STATED EXERCISE: Repeat every record below exactly as written.

Object modeling scripts:
--- START ---
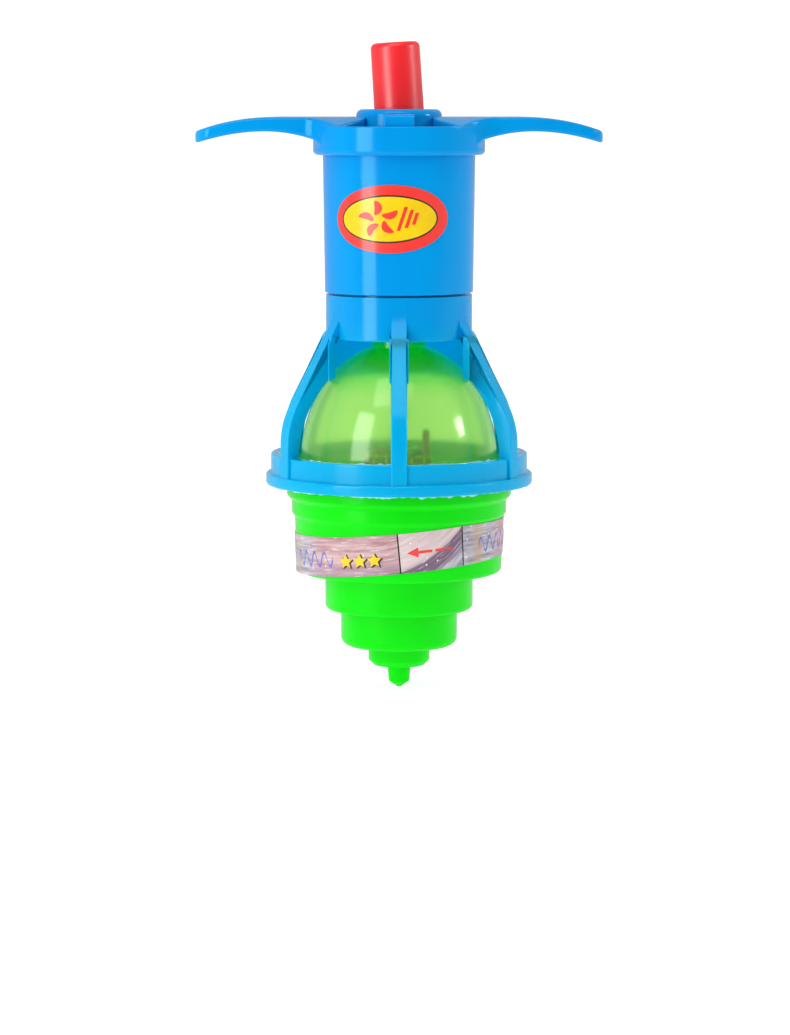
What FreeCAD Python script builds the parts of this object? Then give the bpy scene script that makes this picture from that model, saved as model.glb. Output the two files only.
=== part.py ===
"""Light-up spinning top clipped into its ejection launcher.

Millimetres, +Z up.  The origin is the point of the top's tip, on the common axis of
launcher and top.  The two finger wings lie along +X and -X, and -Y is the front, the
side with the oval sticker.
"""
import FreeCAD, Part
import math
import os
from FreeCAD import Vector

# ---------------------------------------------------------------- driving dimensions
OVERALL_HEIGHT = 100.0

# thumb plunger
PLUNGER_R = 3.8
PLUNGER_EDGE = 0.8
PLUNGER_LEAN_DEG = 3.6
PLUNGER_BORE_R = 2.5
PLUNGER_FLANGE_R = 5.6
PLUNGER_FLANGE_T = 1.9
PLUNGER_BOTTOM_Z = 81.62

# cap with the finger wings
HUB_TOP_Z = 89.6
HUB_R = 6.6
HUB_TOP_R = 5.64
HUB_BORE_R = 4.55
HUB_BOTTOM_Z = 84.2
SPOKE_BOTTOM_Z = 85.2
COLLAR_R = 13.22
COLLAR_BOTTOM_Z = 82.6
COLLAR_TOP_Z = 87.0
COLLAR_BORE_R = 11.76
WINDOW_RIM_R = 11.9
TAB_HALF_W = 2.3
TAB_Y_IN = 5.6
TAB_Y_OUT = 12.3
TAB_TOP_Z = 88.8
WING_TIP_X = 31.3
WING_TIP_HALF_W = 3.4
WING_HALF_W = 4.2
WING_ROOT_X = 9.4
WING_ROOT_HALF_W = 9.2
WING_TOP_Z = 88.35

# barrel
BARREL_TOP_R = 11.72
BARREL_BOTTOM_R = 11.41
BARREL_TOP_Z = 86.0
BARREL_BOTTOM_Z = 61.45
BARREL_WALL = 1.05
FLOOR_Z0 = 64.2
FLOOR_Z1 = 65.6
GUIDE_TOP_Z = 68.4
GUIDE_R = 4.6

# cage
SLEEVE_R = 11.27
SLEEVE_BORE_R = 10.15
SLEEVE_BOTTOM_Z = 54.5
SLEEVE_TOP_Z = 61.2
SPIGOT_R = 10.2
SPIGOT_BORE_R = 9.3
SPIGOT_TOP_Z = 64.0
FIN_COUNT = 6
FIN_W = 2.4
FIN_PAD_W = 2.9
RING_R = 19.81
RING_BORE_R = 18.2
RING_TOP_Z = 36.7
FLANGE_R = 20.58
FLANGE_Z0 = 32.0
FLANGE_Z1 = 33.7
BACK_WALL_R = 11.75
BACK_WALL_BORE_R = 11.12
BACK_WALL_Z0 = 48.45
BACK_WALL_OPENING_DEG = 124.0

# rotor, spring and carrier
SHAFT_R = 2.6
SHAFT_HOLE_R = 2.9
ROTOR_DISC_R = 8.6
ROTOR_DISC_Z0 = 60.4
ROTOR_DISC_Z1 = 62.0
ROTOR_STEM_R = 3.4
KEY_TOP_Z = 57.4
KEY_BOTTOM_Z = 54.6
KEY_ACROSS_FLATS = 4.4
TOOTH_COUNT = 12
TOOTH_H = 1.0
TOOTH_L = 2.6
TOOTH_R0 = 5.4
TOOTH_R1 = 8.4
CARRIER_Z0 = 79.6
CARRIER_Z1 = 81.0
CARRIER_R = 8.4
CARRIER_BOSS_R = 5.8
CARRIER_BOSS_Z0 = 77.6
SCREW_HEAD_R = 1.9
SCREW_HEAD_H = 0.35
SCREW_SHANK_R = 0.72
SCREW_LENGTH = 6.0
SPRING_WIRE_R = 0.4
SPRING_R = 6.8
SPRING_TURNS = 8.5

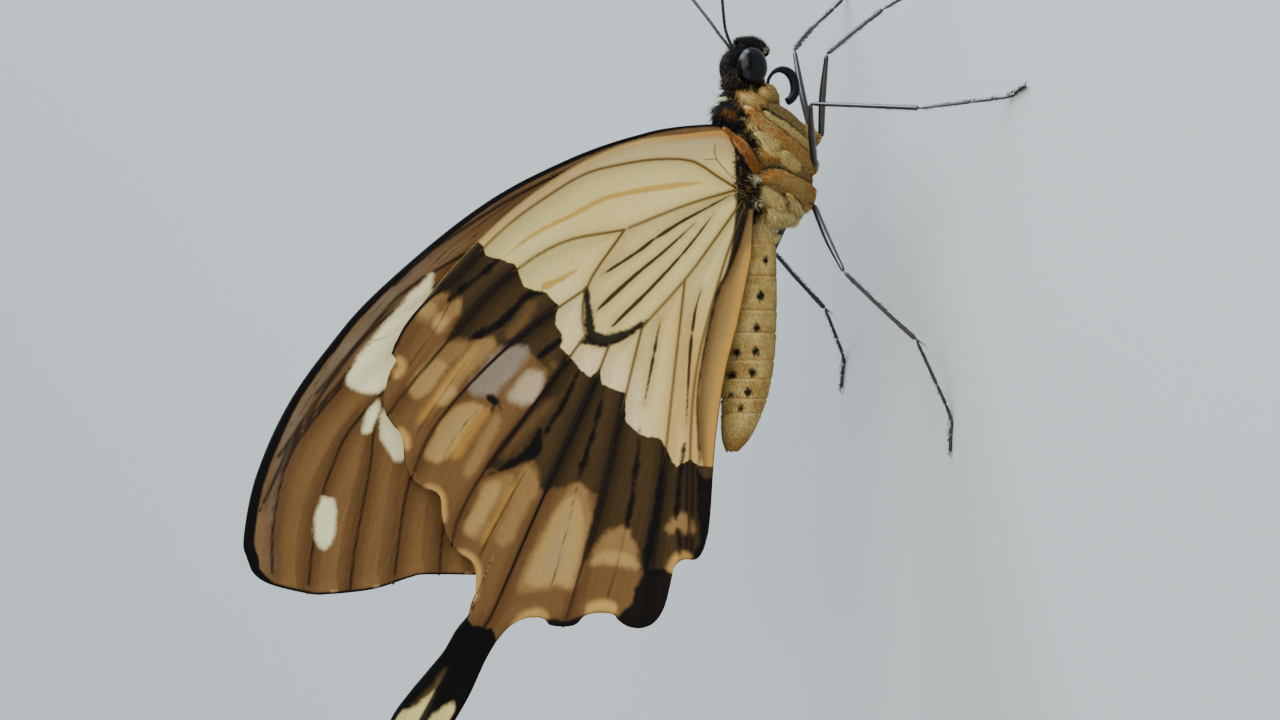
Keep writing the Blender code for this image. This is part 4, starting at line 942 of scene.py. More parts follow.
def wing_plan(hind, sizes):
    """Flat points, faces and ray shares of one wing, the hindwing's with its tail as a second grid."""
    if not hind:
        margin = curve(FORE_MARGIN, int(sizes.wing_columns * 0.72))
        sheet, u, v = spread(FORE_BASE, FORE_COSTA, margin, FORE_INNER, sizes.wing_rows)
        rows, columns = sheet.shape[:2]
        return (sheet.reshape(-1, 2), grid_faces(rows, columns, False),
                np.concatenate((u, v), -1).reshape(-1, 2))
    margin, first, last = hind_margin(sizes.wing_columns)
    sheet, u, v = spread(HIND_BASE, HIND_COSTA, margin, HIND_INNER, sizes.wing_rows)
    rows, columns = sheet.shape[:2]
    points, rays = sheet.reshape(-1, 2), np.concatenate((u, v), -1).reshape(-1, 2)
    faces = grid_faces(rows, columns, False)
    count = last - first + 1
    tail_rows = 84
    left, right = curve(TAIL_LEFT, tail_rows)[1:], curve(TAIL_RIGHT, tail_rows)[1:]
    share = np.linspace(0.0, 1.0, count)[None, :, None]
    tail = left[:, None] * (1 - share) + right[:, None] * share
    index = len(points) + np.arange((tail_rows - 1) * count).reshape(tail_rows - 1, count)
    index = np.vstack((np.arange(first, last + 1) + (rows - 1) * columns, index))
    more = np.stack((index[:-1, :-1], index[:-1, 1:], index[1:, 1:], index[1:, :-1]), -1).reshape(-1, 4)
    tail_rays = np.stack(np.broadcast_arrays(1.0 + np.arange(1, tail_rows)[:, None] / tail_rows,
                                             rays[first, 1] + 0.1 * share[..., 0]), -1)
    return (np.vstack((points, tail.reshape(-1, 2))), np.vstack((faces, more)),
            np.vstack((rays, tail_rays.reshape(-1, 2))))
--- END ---
TASK RESULT:
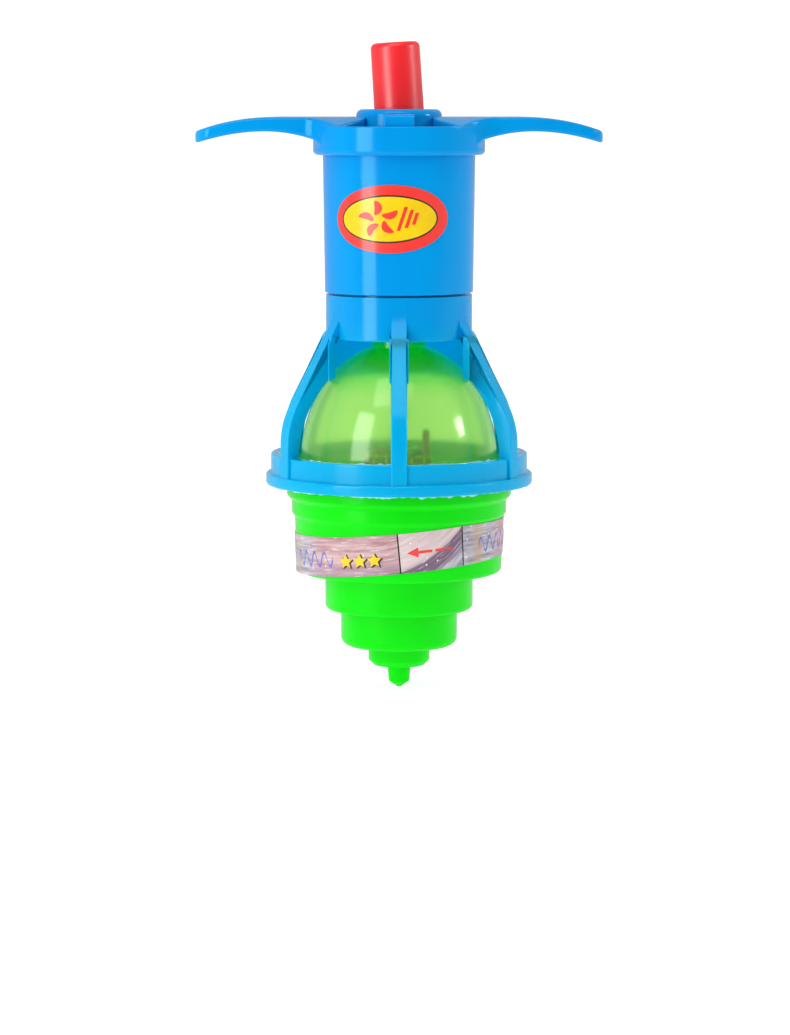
What FreeCAD Python script builds the parts of this object? Then give the bpy scene script that makes this picture from that model, saved as model.glb. Output the two files only.
=== part.py ===
"""Light-up spinning top clipped into its ejection launcher.

Millimetres, +Z up.  The origin is the point of the top's tip, on the common axis of
launcher and top.  The two finger wings lie along +X and -X, and -Y is the front, the
side with the oval sticker.
"""
import FreeCAD, Part
import math
import os
from FreeCAD import Vector

# ---------------------------------------------------------------- driving dimensions
OVERALL_HEIGHT = 100.0

# thumb plunger
PLUNGER_R = 3.8
PLUNGER_EDGE = 0.8
PLUNGER_LEAN_DEG = 3.6
PLUNGER_BORE_R = 2.5
PLUNGER_FLANGE_R = 5.6
PLUNGER_FLANGE_T = 1.9
PLUNGER_BOTTOM_Z = 81.62

# cap with the finger wings
HUB_TOP_Z = 89.6
HUB_R = 6.6
HUB_TOP_R = 5.64
HUB_BORE_R = 4.55
HUB_BOTTOM_Z = 84.2
SPOKE_BOTTOM_Z = 85.2
COLLAR_R = 13.22
COLLAR_BOTTOM_Z = 82.6
COLLAR_TOP_Z = 87.0
COLLAR_BORE_R = 11.76
WINDOW_RIM_R = 11.9
TAB_HALF_W = 2.3
TAB_Y_IN = 5.6
TAB_Y_OUT = 12.3
TAB_TOP_Z = 88.8
WING_TIP_X = 31.3
WING_TIP_HALF_W = 3.4
WING_HALF_W = 4.2
WING_ROOT_X = 9.4
WING_ROOT_HALF_W = 9.2
WING_TOP_Z = 88.35

# barrel
BARREL_TOP_R = 11.72
BARREL_BOTTOM_R = 11.41
BARREL_TOP_Z = 86.0
BARREL_BOTTOM_Z = 61.45
BARREL_WALL = 1.05
FLOOR_Z0 = 64.2
FLOOR_Z1 = 65.6
GUIDE_TOP_Z = 68.4
GUIDE_R = 4.6

# cage
SLEEVE_R = 11.27
SLEEVE_BORE_R = 10.15
SLEEVE_BOTTOM_Z = 54.5
SLEEVE_TOP_Z = 61.2
SPIGOT_R = 10.2
SPIGOT_BORE_R = 9.3
SPIGOT_TOP_Z = 64.0
FIN_COUNT = 6
FIN_W = 2.4
FIN_PAD_W = 2.9
RING_R = 19.81
RING_BORE_R = 18.2
RING_TOP_Z = 36.7
FLANGE_R = 20.58
FLANGE_Z0 = 32.0
FLANGE_Z1 = 33.7
BACK_WALL_R = 11.75
BACK_WALL_BORE_R = 11.12
BACK_WALL_Z0 = 48.45
BACK_WALL_OPENING_DEG = 124.0

# rotor, spring and carrier
SHAFT_R = 2.6
SHAFT_HOLE_R = 2.9
ROTOR_DISC_R = 8.6
ROTOR_DISC_Z0 = 60.4
ROTOR_DISC_Z1 = 62.0
ROTOR_STEM_R = 3.4
KEY_TOP_Z = 57.4
KEY_BOTTOM_Z = 54.6
KEY_ACROSS_FLATS = 4.4
TOOTH_COUNT = 12
TOOTH_H = 1.0
TOOTH_L = 2.6
TOOTH_R0 = 5.4
TOOTH_R1 = 8.4
CARRIER_Z0 = 79.6
CARRIER_Z1 = 81.0
CARRIER_R = 8.4
CARRIER_BOSS_R = 5.8
CARRIER_BOSS_Z0 = 77.6
SCREW_HEAD_R = 1.9
SCREW_HEAD_H = 0.35
SCREW_SHANK_R = 0.72
SCREW_LENGTH = 6.0
SPRING_WIRE_R = 0.4
SPRING_R = 6.8
SPRING_TURNS = 8.5

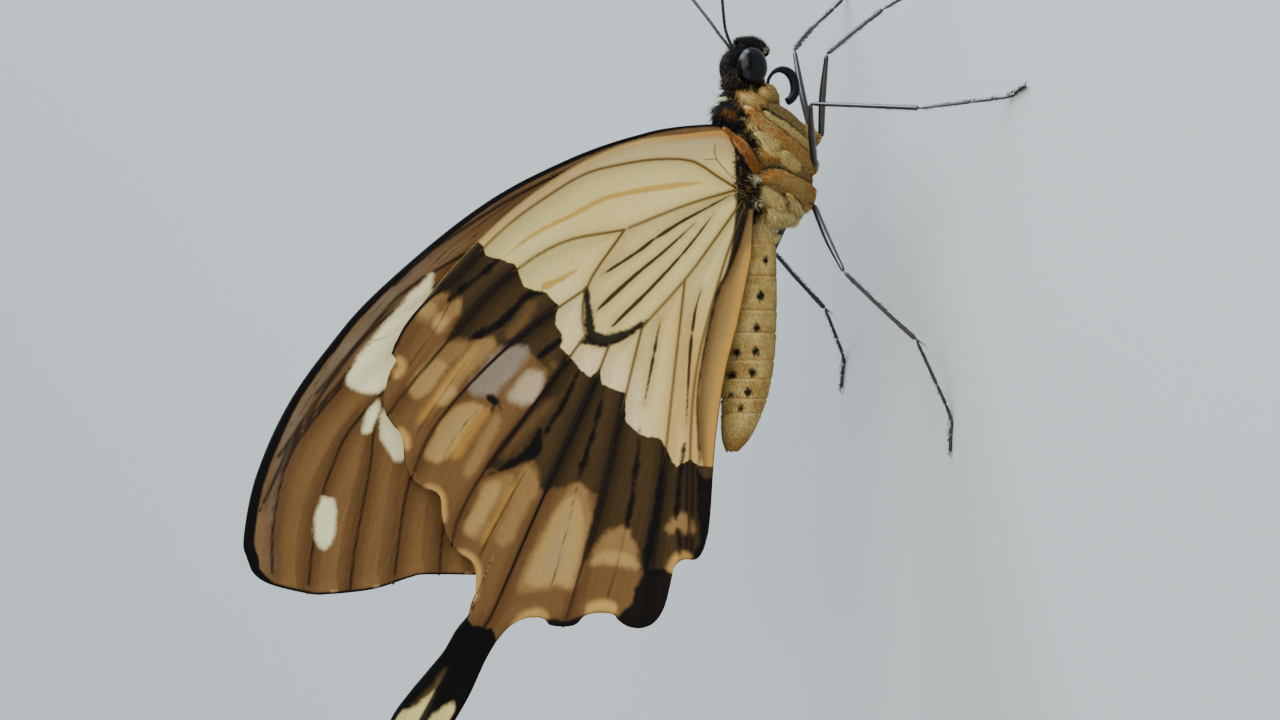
Keep writing the Blender code for this image. This is part 4, starting at line 942 of scene.py. More parts follow.
def wing_plan(hind, sizes):
    """Flat points, faces and ray shares of one wing, the hindwing's with its tail as a second grid."""
    if not hind:
        margin = curve(FORE_MARGIN, int(sizes.wing_columns * 0.72))
        sheet, u, v = spread(FORE_BASE, FORE_COSTA, margin, FORE_INNER, sizes.wing_rows)
        rows, columns = sheet.shape[:2]
        return (sheet.reshape(-1, 2), grid_faces(rows, columns, False),
                np.concatenate((u, v), -1).reshape(-1, 2))
    margin, first, last = hind_margin(sizes.wing_columns)
    sheet, u, v = spread(HIND_BASE, HIND_COSTA, margin, HIND_INNER, sizes.wing_rows)
    rows, columns = sheet.shape[:2]
    points, rays = sheet.reshape(-1, 2), np.concatenate((u, v), -1).reshape(-1, 2)
    faces = grid_faces(rows, columns, False)
    count = last - first + 1
    tail_rows = 84
    left, right = curve(TAIL_LEFT, tail_rows)[1:], curve(TAIL_RIGHT, tail_rows)[1:]
    share = np.linspace(0.0, 1.0, count)[None, :, None]
    tail = left[:, None] * (1 - share) + right[:, None] * share
    index = len(points) + np.arange((tail_rows - 1) * count).reshape(tail_rows - 1, count)
    index = np.vstack((np.arange(first, last + 1) + (rows - 1) * columns, index))
    more = np.stack((index[:-1, :-1], index[:-1, 1:], index[1:, 1:], index[1:, :-1]), -1).reshape(-1, 4)
    tail_rays = np.stack(np.broadcast_arrays(1.0 + np.arange(1, tail_rows)[:, None] / tail_rows,
                                             rays[first, 1] + 0.1 * share[..., 0]), -1)
    return (np.vstack((points, tail.reshape(-1, 2))), np.vstack((faces, more)),
            np.vstack((rays, tail_rays.reshape(-1, 2))))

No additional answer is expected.